Directors noted that declining non-performing loan ratios and rising profitability point to a relatively healthy financial sector. They welcomed the measures being taken to further strengthen the sector, including the planned consolidation of nonbank regulation and supervision and the improvement of the legal and institutional framework for preventing money laundering. Given the rapid growth in private sector credit and net foreign liabilities of commercial banks, Directors recommended that banks' credit quality and risk management practices be closely monitored.
Directors recognized that the erosion of trade preferences for bananas is placing a considerable burden on rural households. They supported the authorities' plans to provide well-targeted assistance to the most affected while seeking to restructure the economy away from banana production. They were encouraged by the relatively low cost of doing business in St. Lucia, and underlined the importance of labor retraining and increasing labor market flexibility. Directors stressed the importance of the timely disbursement by donors of the substantial aid committed to St. Lucia in support of the economic restructuring.
Directors welcomed the authorities' commitment to regional cooperation and integration. In this regard, they commended St. Lucia's progress in implementing the requirements of the Caribbean Single Market and Economy, and in removing non-tariff barriers.

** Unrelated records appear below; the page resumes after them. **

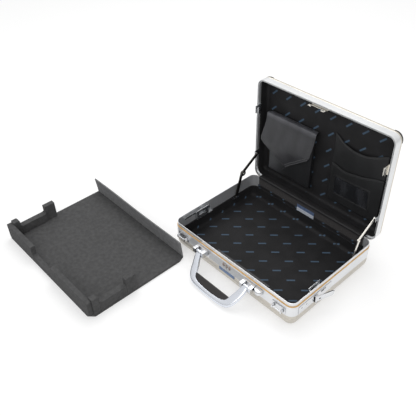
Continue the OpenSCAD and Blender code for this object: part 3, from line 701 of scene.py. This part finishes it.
COVER_HALF = 200.0
COVER_T = 0.7
COVER_COLUMNS = 100
COVER_PUCKER = 0.35
COVER_LINE = [(164.75, 82.0), (164.7, 85.5), (164.9, 87.6), (166.2, 88.9), (168.6, 89.5), (172, 89.7),
              (176, 89.6), (180, 89.3), (184, 88.9), (187.5, 88.2)]


def hinge_cover():
    line = smooth_line([Vector((0, y, z)) for y, z in COVER_LINE], 3)
    rows = []
    for i, p in enumerate(line):
        t = i / (len(line) - 1)
        row = []
        for x in spread(-COVER_HALF, COVER_HALF, COVER_COLUMNS):
            pucker = COVER_PUCKER * noise.noise(Vector((x * 0.06, t * 1.5, 7.0))) * wave(t)
            row.append(mm(x, p.y, p.z + pucker))
        rows.append(row)
    return thick_sheet("hinge_cover", rows, COVER_T)


cover = hinge_cover()
paint(cover, cover_cloth)
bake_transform(cover)


# Lining cloth on the rear of the base frame, from the piped edge of the lining up to the strip

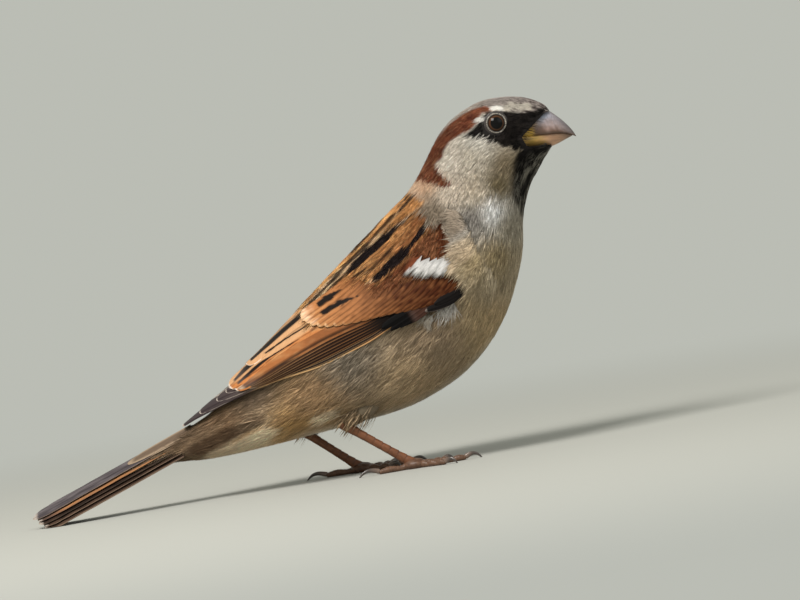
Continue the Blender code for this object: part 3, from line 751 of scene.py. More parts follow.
def back_tone(s, y):
    """The mantle between the wings: buff with black stripes along the back."""
    out = np.abs(y) + 0.5 * (noise(s * 0.4, y * 1.5, 14, 1.0) - 0.5)
    colour = mix(BUFF, BUFF_BROWN, np.clip(0.3 + 1.2 * (noise(s * 0.4, y * 1.4, 15, 1.0) - 0.5), 0, 1))
    for middle, half in BACK_STRIPES:
        dark = step(1.15, 0.75, np.abs(out - middle * (1 - 0.014 * (s - 5))) / half)
        dark = dark * step(0.25, 0.45, noise(s, y + middle, 16, 4.0) + 0.2)
        colour = mix(colour, STRIPE_BLACK, 0.92 * dark)
    return colour


def chestnut_tone(x, y, z):
    colour = mix(CHESTNUT, CHESTNUT_DARK, np.clip(0.35 + 1.3 * (noise(x, z, 9, 0.9) - 0.5), 0, 1))
    speck = step(0.52, 0.78, noise(x * 1.4, z * 1.4 + y, 19, 0.6))
    return mix(colour, CHESTNUT_SPECK, speck * (0.30 + 0.45 * step(76.0, 67.0, z)))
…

Directors supported the authorities' ongoing efforts to mitigate the economic impact of natural disasters, including through the regional pooling of catastrophe risk.
Directors encouraged the authorities to continue to improve the quality and timeliness of economic and social statistics, especially the national accounts, the public sector fiscal accounts, and the balance of payments. They supported Fund technical assistance for this purpose.